YOUR TASK:
Everything from the first line down to the line containing "press stands on." should be reproduced exactly; please include nothing else.
--- Start ---
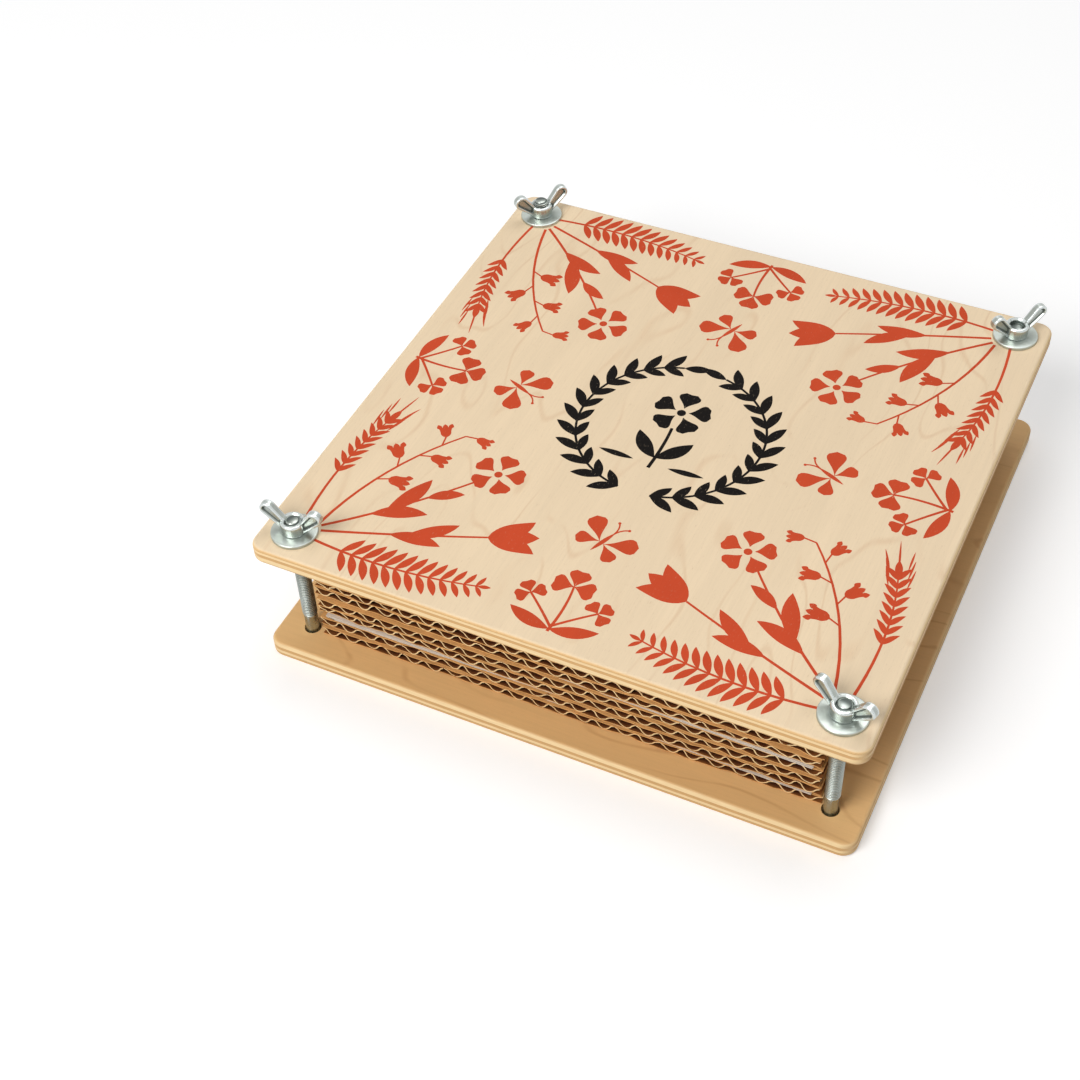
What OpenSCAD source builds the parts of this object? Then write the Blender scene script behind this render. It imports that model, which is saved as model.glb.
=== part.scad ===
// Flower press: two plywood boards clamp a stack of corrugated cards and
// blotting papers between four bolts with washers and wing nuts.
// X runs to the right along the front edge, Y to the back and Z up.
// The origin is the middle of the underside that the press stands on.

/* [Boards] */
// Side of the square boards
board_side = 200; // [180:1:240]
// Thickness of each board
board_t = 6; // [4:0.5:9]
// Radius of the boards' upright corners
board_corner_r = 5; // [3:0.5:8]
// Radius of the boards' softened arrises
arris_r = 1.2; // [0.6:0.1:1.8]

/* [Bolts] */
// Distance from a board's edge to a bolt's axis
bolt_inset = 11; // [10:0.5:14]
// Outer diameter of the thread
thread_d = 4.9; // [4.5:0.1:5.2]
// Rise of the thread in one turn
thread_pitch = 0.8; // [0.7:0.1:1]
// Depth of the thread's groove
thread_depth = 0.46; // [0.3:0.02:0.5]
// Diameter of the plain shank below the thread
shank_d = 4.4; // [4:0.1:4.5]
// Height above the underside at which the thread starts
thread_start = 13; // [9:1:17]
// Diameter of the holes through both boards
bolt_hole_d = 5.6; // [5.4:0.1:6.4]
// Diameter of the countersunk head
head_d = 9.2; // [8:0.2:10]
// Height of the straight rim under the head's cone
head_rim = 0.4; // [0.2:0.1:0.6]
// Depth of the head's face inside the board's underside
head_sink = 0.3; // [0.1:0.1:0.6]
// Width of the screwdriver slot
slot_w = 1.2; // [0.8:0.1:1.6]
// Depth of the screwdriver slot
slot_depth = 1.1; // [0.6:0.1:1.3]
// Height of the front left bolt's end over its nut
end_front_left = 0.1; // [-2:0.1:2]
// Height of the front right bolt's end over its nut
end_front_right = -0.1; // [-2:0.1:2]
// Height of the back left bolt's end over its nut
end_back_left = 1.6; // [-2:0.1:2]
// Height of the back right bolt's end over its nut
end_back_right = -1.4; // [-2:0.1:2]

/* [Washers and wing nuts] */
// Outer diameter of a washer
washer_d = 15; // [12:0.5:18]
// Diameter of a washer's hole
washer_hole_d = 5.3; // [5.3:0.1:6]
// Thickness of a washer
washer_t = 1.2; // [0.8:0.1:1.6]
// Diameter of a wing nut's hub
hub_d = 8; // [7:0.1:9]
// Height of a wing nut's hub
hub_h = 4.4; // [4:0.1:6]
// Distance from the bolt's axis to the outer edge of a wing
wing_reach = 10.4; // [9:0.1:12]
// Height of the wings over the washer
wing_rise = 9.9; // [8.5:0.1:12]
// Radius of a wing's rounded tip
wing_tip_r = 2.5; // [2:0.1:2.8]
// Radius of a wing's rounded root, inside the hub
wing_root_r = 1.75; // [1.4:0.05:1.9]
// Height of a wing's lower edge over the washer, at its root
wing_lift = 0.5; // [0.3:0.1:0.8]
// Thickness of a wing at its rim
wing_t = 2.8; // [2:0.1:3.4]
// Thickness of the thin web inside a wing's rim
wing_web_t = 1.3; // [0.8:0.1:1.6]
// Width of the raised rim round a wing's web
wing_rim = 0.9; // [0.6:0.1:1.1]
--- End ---
FULL RESPONSE:
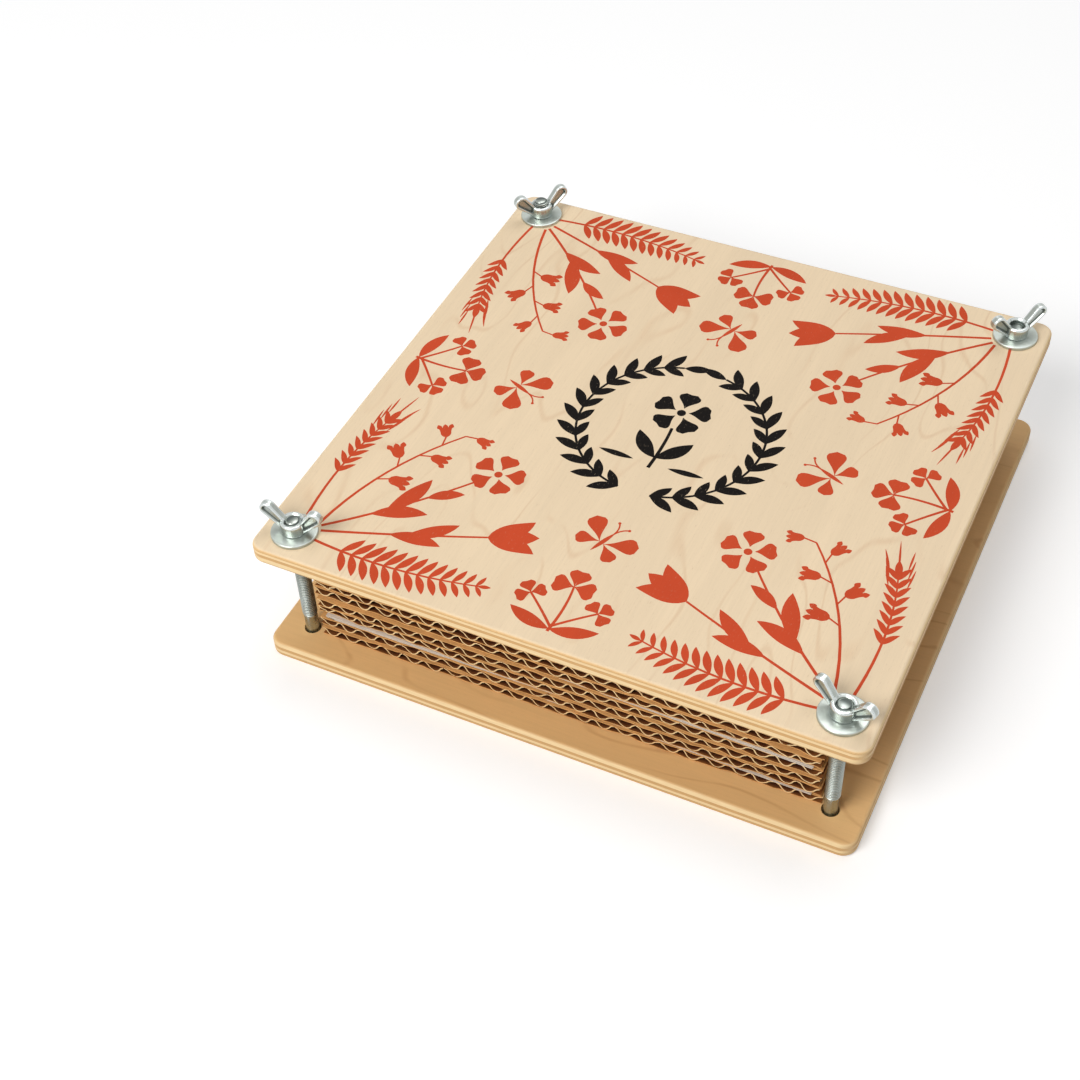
What OpenSCAD source builds the parts of this object? Then write the Blender scene script behind this render. It imports that model, which is saved as model.glb.
=== part.scad ===
// Flower press: two plywood boards clamp a stack of corrugated cards and
// blotting papers between four bolts with washers and wing nuts.
// X runs to the right along the front edge, Y to the back and Z up.
// The origin is the middle of the underside that the press stands on.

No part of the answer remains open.